On top of the massive increase in military spending there has been a renewed attempt towards the militarization of Canadian society. Recruiting booths, promoting the military's activity like the imperialist war in Afghanistan or the military "aid" to Haiti, are now common across Canada from Naniamo's Bath tub races on Vancouver Island to sports events in Halifax.
The Manitoba Moose, Winnipeg's previous AFL Hockey team before it re-acquired the Jets, held special "Manitoba Moose Military Appreciation Nights."
One of the most outspoken proponents of this pro-war jingoism has been controversial hockey commentator Don Cherry, already known for his sexist, homophobic, racist and anti-Quebec statements.

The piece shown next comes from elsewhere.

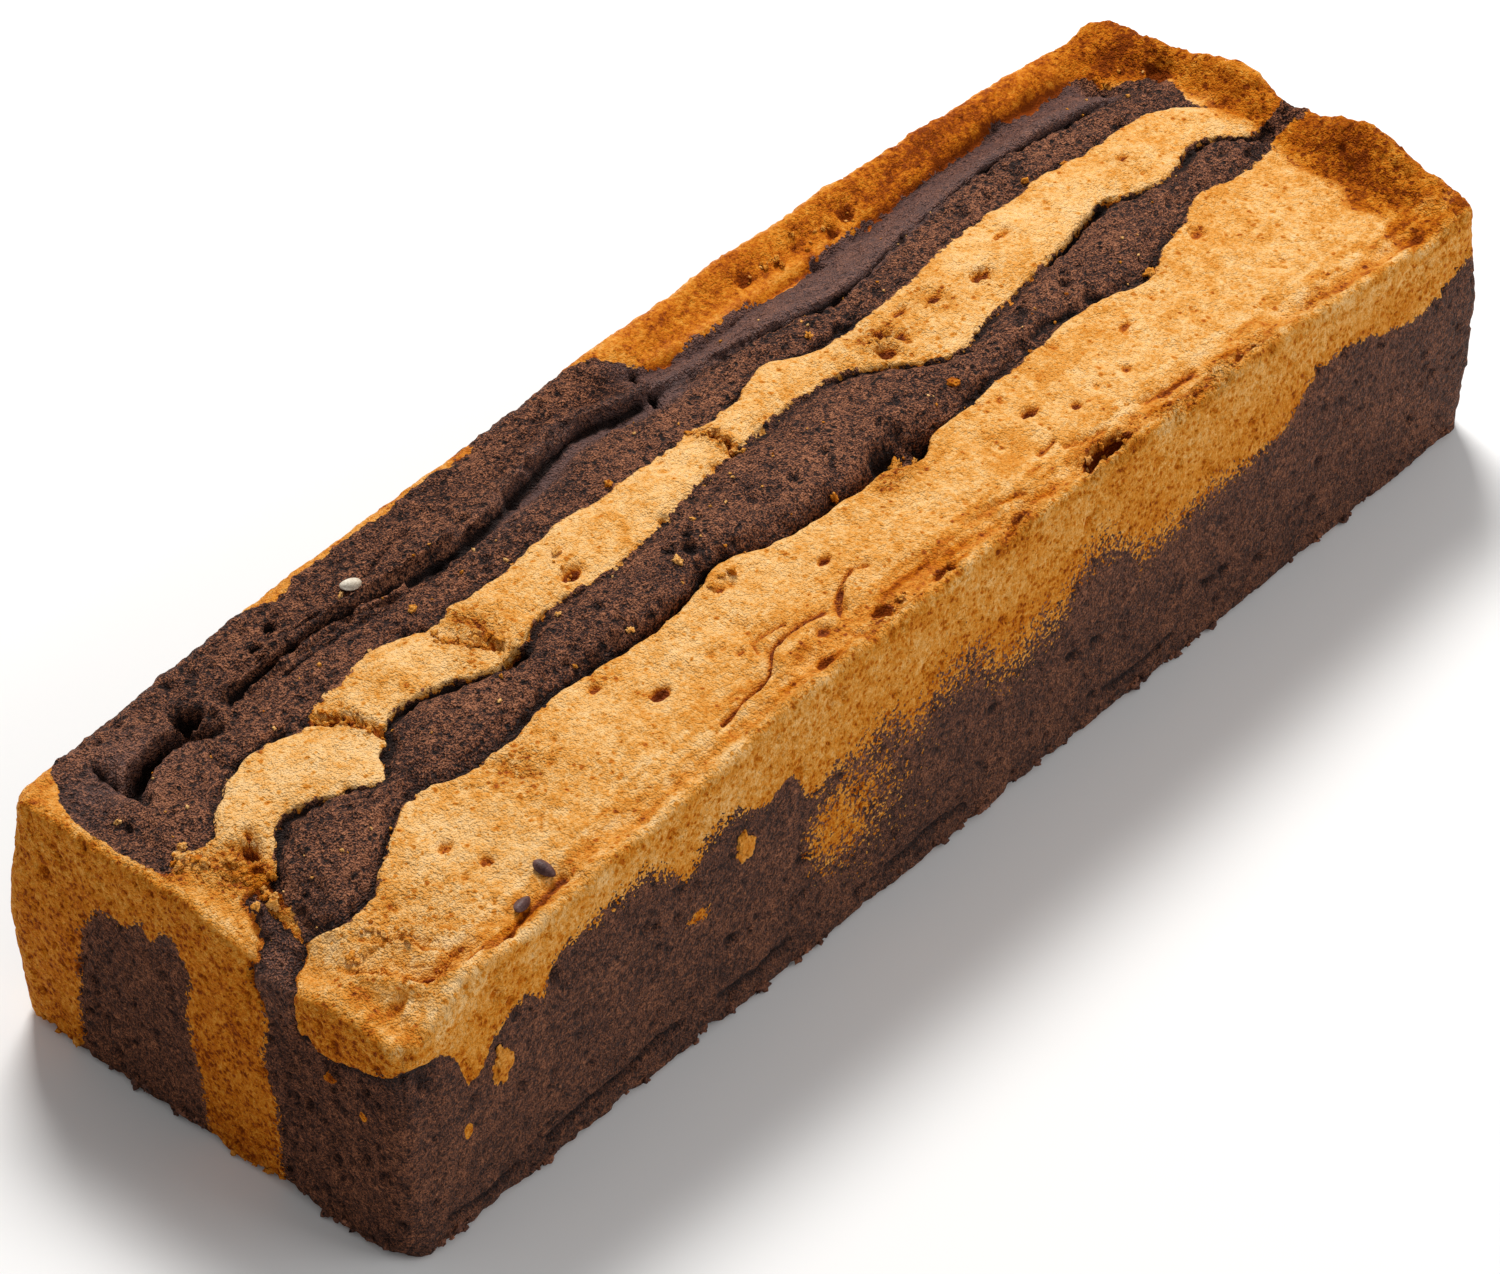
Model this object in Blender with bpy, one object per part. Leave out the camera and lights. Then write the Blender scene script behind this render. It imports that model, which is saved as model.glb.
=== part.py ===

Cherry, who makes a special point of commemorating the occupation of Afghanistan in his commentaries and has started referring to hockey players as troops, went as far as visiting Afghanistan and signing bombs last December.
In response, a group called Hockey Fans for Peace formed, successfully staging several actions outside hockey games and engendering widespread interest and support.
Hockey Fans for Peace points to polls showing that the vast majority of Canadian's oppose the war in Afghanistan. Already, a significant number of the population are against the bombing of Libya (a majority in Québec).
Hockey Fans for Peace also encourages other sports to refrain from promoting support for the war in Afghanistan. The group calls for the NHL and the mass media to end the practice of using hockey games and broadcasts to promote the view that full support for the war is the only acceptable position for any genuine hockey fan -- or to give anti-war fans equal air-time.
Their message is a timely one for the owners of the Winnipeg Jet's.
Millions of Canadians enjoy hockey - and also oppose militarism and war.